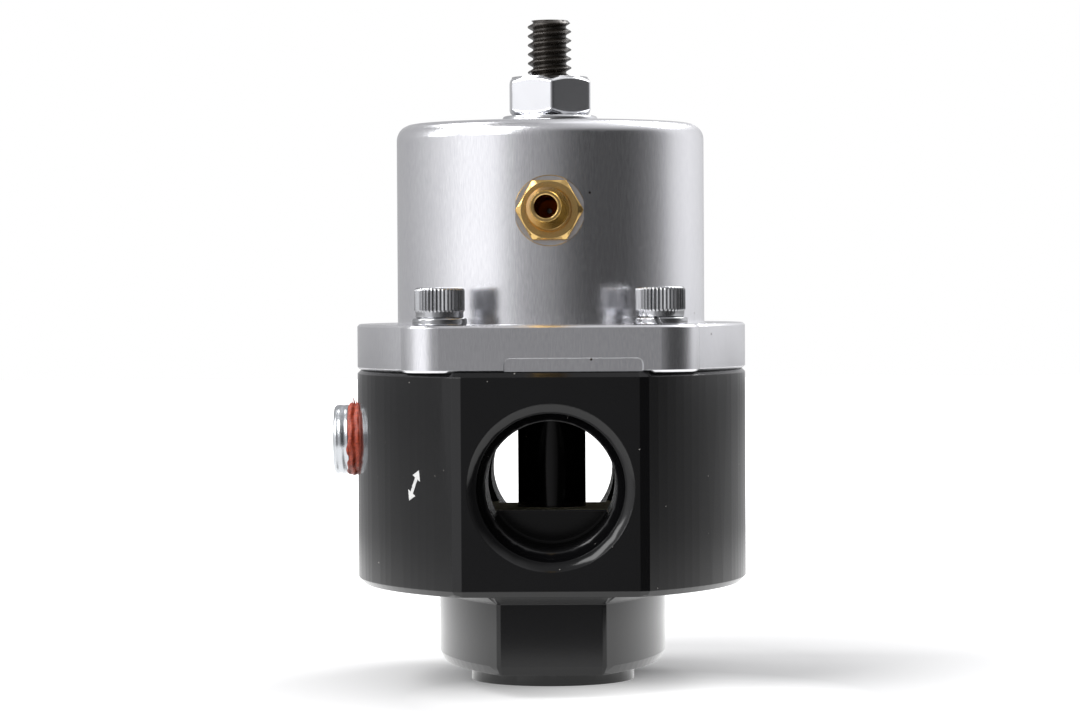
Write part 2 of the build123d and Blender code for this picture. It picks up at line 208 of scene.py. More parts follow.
def metal(name, colour, roughness, uneven=0.06, grain=(1, 1, 1)):
    """A bare or plated metal with a little grain and unevenness."""
    smoother, rougher = 0.85, 1.15
    made, shading = material(name, {"Metallic": 1.0})
    fine = shading.noise(6.0, 4, stretch=grain)
    dark = [c * (1 - uneven) for c in colour]
    light = [min(1.0, c * (1 + uneven)) for c in colour]
    shading.surface({"Base Color": shading.blend(shading.noise(0.35), dark, light)})
    shading.surface({"Roughness": shading.vary(fine, roughness * smoother, roughness * rougher)})
    shading.bump(fine, 0.0006, edge_mm=0.1)
    return made


def satin_silver():
    """Silver anodised aluminium, turned, with a fine upright grain and a few specks of dust."""
    made, shading = material("satin_silver_anodised", {"Metallic": 1.0, "Anisotropic": 0.55})
    tangent = shading.add("ShaderNodeTangent", {}, direction_type="RADIAL", axis="Z")["Tangent"]
    upright = shading.noise(7.0, 5, 0.6, (1, 1, 0.12))
    turned = shading.noise(3.2, 4, 0.65, (0.03, 0.03, 1))
    tone = shading.blend(shading.noise(0.12), (0.83, 0.83, 0.855), (0.89, 0.89, 0.91))
    grain = shading.blend(shading.vary(upright, 0, 1), (0.88, 0.88, 0.89), (1, 1, 1))
    grained = shading.blend(1.0, tone, grain, "MULTIPLY")
    dusty = shading.blend(shading.specks(0.55, 0.10), grained, (0.16, 0.13, 0.11))
    shading.surface({"Tangent": tangent, "Base Color": dusty})
    shading.surface({"Roughness": shading.vary(upright, 0.17, 0.24)})
    turned_share = 0.6
    both = shading.compute("MULTIPLY_ADD", turned, turned_share, upright)
    shading.bump(both, 0.0006, edge_mm=0.12)
    return made


def chamber_floor(shading):
    """A mask of the flat floor inside the housing, where the black is painted pale tan and loses its gloss:
    painted light.
    """
    near_enough = 0.05
    parts = shading.add("ShaderNodeSeparateXYZ", {"Vector": shading.place()})
    level = shading.compute("COMPARE", parts["Z"], chamber_floor_z, near_enough)
    across = shading.compute("ABSOLUTE", parts["X"])
    deep = shading.compute("ABSOLUTE", parts["Y"])
    reach = shading.compute("MAXIMUM", across, deep)
    return shading.compute("MULTIPLY", level, shading.compute("LESS_THAN", reach, chamber_reach))


def black_anodised():
    """Gloss black anodised aluminium over a fine blasted skin, with pale dust."""
    made, shading = material("gloss_black_anodised", {"IOR": 1.45})
    fine = shading.noise(5.0, 4, 0.6)
    base = shading.blend(shading.noise(0.1), (0.003, 0.003, 0.0034), (0.006, 0.006, 0.0066))
    dusty = shading.blend(shading.specks(0.85, 0.085), base, (0.42, 0.4, 0.37))
    inside = chamber_floor(shading)
    # Painted light: the chamber floor is painted pale tan and without gloss, standing in for the light from
    # behind that falls on it
    shading.surface({"Base Color": shading.blend(inside, dusty, (0.8, 0.74, 0.56))})
    shading.surface({"Specular IOR Level": shading.spread(inside, 0, 1, 0.5, 0.0)})
    shading.surface({"Roughness": shading.vary(fine, 0.11, 0.17)})
    shading.bump(fine, 0.0005, edge_mm=0.12)
    return made


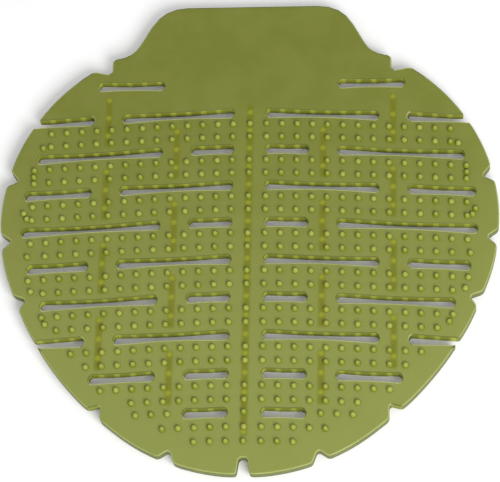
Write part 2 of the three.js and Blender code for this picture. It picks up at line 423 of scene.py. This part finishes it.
def pinTree(sizes):
    tree = bpy.data.node_groups.new("splashPins", "GeometryNodeTree")
    tree.interface.new_socket("Geometry", in_out="INPUT", socket_type="NodeSocketGeometry")
    for name in ("Foot", "Top", "Radius"):
        tree.interface.new_socket(name, in_out="INPUT", socket_type="NodeSocketFloat")
    tree.interface.new_socket("Material", in_out="INPUT", socket_type="NodeSocketMaterial")
    tree.interface.new_socket("Geometry", in_out="OUTPUT", socket_type="NodeSocketGeometry")
    nodes, links = tree.nodes, tree.links
    given = nodes.new("NodeGroupInput")
    result = nodes.new("NodeGroupOutput")
    foot = nodes.new("ShaderNodeCombineXYZ")
    tip = nodes.new("ShaderNodeCombineXYZ")
    links.new(given.outputs["Foot"], foot.inputs["Z"])
    links.new(given.outputs["Top"], tip.inputs["Z"])
    axis = nodes.new("GeometryNodeCurvePrimitiveLine")
    links.new(foot.outputs[0], axis.inputs["Start"])
    links.new(tip.outputs[0], axis.inputs["End"])
    rings = nodes.new("GeometryNodeResampleCurve")
    rings.inputs["Count"].default_value = sizes["rings"]
    links.new(axis.outputs[0], rings.inputs["Curve"])
    along = nodes.new("GeometryNodeSplineParameter")
    taper = nodes.new("ShaderNodeFloatCurve")
    line = taper.mapping.curves[0]
    taper.mapping.use_clip = False
    taper.mapping.extend = "HORIZONTAL"
    ends = sizes["taper"]
    line.points[0].location = ends[0]
    line.points[1].location = ends[-1]
    for place in ends[1:-1]:
        line.points.new(*place)
    taper.mapping.update()
    links.new(along.outputs["Factor"], taper.inputs["Value"])
    outline = nodes.new("GeometryNodeCurvePrimitiveCircle")
    outline.inputs["Resolution"].default_value = sizes["sides"]
    links.new(given.outputs["Radius"], outline.inputs["Radius"])
    skin = nodes.new("GeometryNodeCurveToMesh")
    skin.inputs["Fill Caps"].default_value = True
    links.new(rings.outputs[0], skin.inputs["Curve"])
    links.new(taper.outputs[0], skin.inputs["Scale"])
    links.new(outline.outputs[0], skin.inputs["Profile Curve"])
    spread = nodes.new("GeometryNodeInstanceOnPoints")
    links.new(given.outputs["Geometry"], spread.inputs["Points"])
    links.new(skin.outputs[0], spread.inputs["Instance"])
    turn = nodes.new("FunctionNodeRandomValue")
    turn.data_type = "FLOAT_VECTOR"
    turn.inputs["Min"].default_value = (0, 0, 0)
    turn.inputs["Max"].default_value = (0, 0, pinTurn["most"])
    turn.inputs["Seed"].default_value = pinTurn["seed"]
    links.new(turn.outputs["Value"], spread.inputs["Rotation"])
    real = nodes.new("GeometryNodeRealizeInstances")
    links.new(spread.outputs[0], real.inputs[0])
    finish = nodes.new("GeometryNodeSetMaterial")
    links.new(real.outputs[0], finish.inputs["Geometry"])
    links.new(given.outputs["Material"], finish.inputs["Material"])
    links.new(finish.outputs[0], result.inputs[0])
    return tree


def grown(points, tree, values):  # the tree's result on a set of points, as a plain mesh
    mesh = bpy.data.meshes.new(tree.name)
    mesh.from_pydata(points, [], [])
    maker = placed(tree.name, mesh)
    modifier = maker.modifiers.new(tree.name, "NODES")
    modifier.node_group = tree
    for name, value in values.items():
        modifier[socketId(tree, name)] = value
    result = meshFrom(maker)
    bpy.data.objects.remove(maker)
    return result


pinPlaces = [middleOf(loop).to_3d() for loop in sliceLoops(screenNode, pinSizes["cutAt"])]
print(len(pinPlaces), "pins")
pinValues = {
    "Foot": pinSizes["foot"], "Top": pinSizes["top"], "Radius": pinSizes["radius"], "Material": vinyls["pins"],
}
pins = placed("pins", closedMesh(grown(pinPlaces, pinTree(pinSizes), pinValues), "pins"))


# Ribs and their pegs underneath

ribSizes = {
    "cutAt": 1 * mm,
    "top": 2.6 * mm,
    "edgeRound": 0.3 * mm,
    "edgeSteps": 2,
    "pegRadius": 1.35 * mm,
    "pegPitch": 7.275 * mm,
    "pegTaper": [(0, 0.8), (0.1, 1.0), (0.5, 1.0), (0.9, 1.0), (1, 1.0)],
    "rings": 4,
    "sides": 12,
}


def roundedBar(low, high, reach, steps):
    bar = bmesh.new()
    bmesh.ops.create_cube(bar, size=1)
    bmesh.ops.scale(bar, verts=bar.verts, vec=high - low)
    bmesh.ops.translate(bar, verts=bar.verts, vec=(low + high) / 2)
    lower = [e for e in bar.edges if min(v.co.z for v in e.verts) < low.z + reach]
    bmesh.ops.bevel(bar, geom=lower, offset=reach, segments=steps, affect="EDGES", profile=0.5)
    return bar


def makeRibs(sizes):
    joined = bmesh.new()
    pegs = []
    for loop in sliceLoops(screenNode, sizes["cutAt"]):
        middle = middleOf(loop)
        halfX = max(p.x for p in loop) - middle.x
        halfY = max(p.y for p in loop) - middle.y
        low = Vector((middle.x - halfX, middle.y - halfY, 0))
        high = Vector((middle.x + halfX, middle.y + halfY, sizes["top"]))
        bar = roundedBar(low, high, sizes["edgeRound"], sizes["edgeSteps"])
        mesh = bpy.data.meshes.new("bar")
        bar.to_mesh(mesh)
        bar.free()
        joined.from_mesh(mesh)
        bpy.data.meshes.remove(mesh)
        count = round((halfY - sizes["pegRadius"]) / sizes["pegPitch"])
        for k in range(-count, count + 1):
            pegs.append(Vector((middle.x, middle.y + k * sizes["pegPitch"], 0)))
    mesh = bpy.data.meshes.new("ribs")
    joined.to_mesh(mesh)
    joined.free()
    return mesh, pegs


ribMesh, pegPlaces = makeRibs(ribSizes)
ribs = placed("ribs", closedMesh(ribMesh, "ribs"))
pegTree = pinTree({**ribSizes, "taper": ribSizes["pegTaper"]})
pegTree.name = "ribPegs"
pegValues = {"Foot": 0.0, "Top": ribSizes["top"], "Radius": ribSizes["pegRadius"], "Material": vinyls["ribs"]}
pegs = placed("pegs", closedMesh(grown(pegPlaces, pegTree, pegValues), "pegs"))
print(len(pegPlaces), "pegs")


# All of it joined into one moulding

def weld(base, part):
    modifier = base.modifiers.new("weld", "BOOLEAN")
    modifier.operation = "UNION"
    modifier.solver = "MANIFOLD"
    modifier.object = part
    welded = meshFrom(base)
    base.modifiers.clear()
    base.data = welded
    bpy.data.objects.remove(part)
    print("welded:", len(welded.polygons), "faces")


faceRules = {
    "slack": 0.01 * mm,
    "flatFrom": 0.9995,
    "levelFrom": 0.98,
    "uprightBelow": 0.3,
    "alongSlotFrom": 0.95,
    "facesNearBelow": 0.2,
    "nearSlot": 3 * mm,
    "slotPointStep": mm,
    "openSlotZone": (-75 * mm, 66 * mm),
    "sharpAbove": math.radians(50),
}


def pointsAlong(loops, step):  # a tree of points along closed outlines
    points = []
    for loop in loops:
        for a, b in zip(loop, loop[1:] + loop[:1]):
            count = max(1, int((b - a).length / step))
            points += [a.lerp(b, k / count).to_3d() for k in range(count)]
    tree = KDTree(len(points))
    for i, point in enumerate(points):
        tree.insert(point, i)
    tree.balance()
    return tree


slotLoops = sorted(sliceLoops(screenNode, sheetSizes["bottom"] + mm), key=len)[:-1]
slotPoints = pointsAlong(slotLoops, faceRules["slotPointStep"])


def isInSlot(place, normal):
    low, high = faceRules["openSlotZone"]
    alongSlot = abs(normal.y) > faceRules["alongSlotFrom"] * normal.xy.length
    if alongSlot and low < place.y < high:
        return True
    return slotPoints.find((place.x, place.y, 0))[2] < faceRules["nearSlot"]


def partOf(place, normal):  # the part of the moulding that a face belongs to
    if place.z > sheetSizes["top"] + faceRules["slack"]:
        return "pins"
    if place.z < sheetSizes["bottom"] - faceRules["slack"]:
        return "ribs"
    if abs(normal.z) > faceRules["levelFrom"]:
        return "sheet"
    inSlot = isInSlot(place, normal)
    # Upright faces: slot walls get the lighter painted-light tint, the outer rim the darker painted-shade
    # tint.
    if abs(normal.z) < faceRules["uprightBelow"]:
        return "walls" if inSlot else "rim"
    # Painted light and shade on the rounded edges: at the rim, edges facing the near side get the lit tint and
    # those facing away the shaded tint; along the slots, edges facing away get the painted highlight and those
    # facing near the shaded tint.
    facesNear = normal.y < faceRules["facesNearBelow"]
    if inSlot:
        return "shadedEdge" if facesNear else "litSlotEdge"
    return "litEdge" if facesNear else "shadedEdge"


for part in (ribs, pegs, pins):
    weld(moulding, part)

skin = moulding.data
skin.materials.clear()
for vinyl in vinyls.values():
    skin.materials.append(vinyl)
slotOf = {part: i for i, part in enumerate(vinyls)}
skin.shade_smooth()
skin.set_sharp_from_angle(angle=faceRules["sharpAbove"])
for face in skin.polygons:
    face.material_index = slotOf[partOf(face.center, face.normal)]
    face.use_smooth = abs(face.normal.z) < faceRules["flatFrom"]
skin.name = "moulding"

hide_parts("screen_mat")
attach(moulding, "root")
print("moulding ready")


# Floor, light and camera

studio = {
    "floorSize": 3.0,
    "floorDrop": 0.06 * mm,
    "floorColour": (0.9, 0.9, 0.9, 1),
    "floorLift": 0.13,
    "worldStrength": 0.58,
    "lampPower": 8.7,
    "lampSize": 0.5,
    "lampPlace": (0.42, -0.66, 0.68),
}


def floorMaterial(look):
    material = bpy.data.materials.new("paleFloor")
    material.use_nodes = True
    nodes, links = material.node_tree.nodes, material.node_tree.links
    nodes.remove(nodes["Principled BSDF"])
    matt = nodes.new("ShaderNodeBsdfDiffuse")
    matt.inputs["Color"].default_value = look["floorColour"]
    lift = nodes.new("ShaderNodeEmission")
    seen = nodes.new("ShaderNodeLightPath")
    strength = nodes.new("ShaderNodeMath")
    strength.operation = "MULTIPLY"
    strength.inputs[1].default_value = look["floorLift"]
    both = nodes.new("ShaderNodeAddShader")
    links.new(seen.outputs["Is Camera Ray"], strength.inputs[0])
    links.new(strength.outputs[0], lift.inputs["Strength"])
    links.new(matt.outputs[0], both.inputs[0])
    links.new(lift.outputs[0], both.inputs[1])
    links.new(both.outputs[0], nodes["Material Output"].inputs["Surface"])
    return material


def makeFloor(look):
    half = look["floorSize"] / 2
    mesh = bpy.data.meshes.new("floor")
    corners = [(-half, -half), (half, -half), (half, half), (-half, half)]
    mesh.from_pydata([(x, y, -look["floorDrop"]) for x, y in corners], [], [(0, 1, 2, 3)])
    mesh.materials.append(floorMaterial(look))
    return placed("floor", mesh)


makeFloor(studio)

world = bpy.data.worlds.new("studio")
bpy.context.scene.world = world
world.use_nodes = True
world.node_tree.nodes["Background"].inputs["Color"].default_value = (1, 1, 1, 1)
world.node_tree.nodes["Background"].inputs["Strength"].default_value = studio["worldStrength"]

lampData = bpy.data.lights.new("softbox", "AREA")
lampData.energy = studio["lampPower"]
lampData.size = studio["lampSize"]
lamp = bpy.data.objects.new("softbox", lampData)
lamp.location = studio["lampPlace"]
lamp.rotation_euler = (-Vector(studio["lampPlace"])).to_track_quat("-Z", "Y").to_euler()
bpy.context.scene.collection.objects.link(lamp)

shot = {
    "target": Vector((0.88, -3.85, 6.0)) * mm,
    "distance": 876 * mm,
    "tilt": 23.39,
    "yaw": 10.94,
    "roll": -10.67,
    "lens": 175,
    "sensorWidth": 36,
}


def placeCamera(shot):
    tilt, yaw, roll = (math.radians(shot[name]) for name in ("tilt", "yaw", "roll"))
    back = Vector((math.sin(tilt) * math.sin(yaw), -math.sin(tilt) * math.cos(yaw), math.cos(tilt)))
    right = (-back).cross(Vector((0, 0, 1))).normalized()
    up = right.cross(-back)
    turnedRight = right * math.cos(roll) + up * math.sin(roll)
    turnedUp = up * math.cos(roll) - right * math.sin(roll)
    data = bpy.data.cameras.new("camera")
    data.lens = shot["lens"]
    data.sensor_width = shot["sensorWidth"]
    camera = bpy.data.objects.new("camera", data)
    turn = Matrix((turnedRight, turnedUp, back)).transposed().to_4x4()
    camera.matrix_world = Matrix.Translation(shot["target"] + back * shot["distance"]) @ turn
    bpy.context.scene.collection.objects.link(camera)
    bpy.context.scene.camera = camera


placeCamera(shot)
bpy.context.scene.view_settings.view_transform = "Standard"
print("studio ready")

> **GOAL**:
Scan the records above and report how many lines include the word "Blender", without any other text.

> **REPLY TO THE TASK**:
2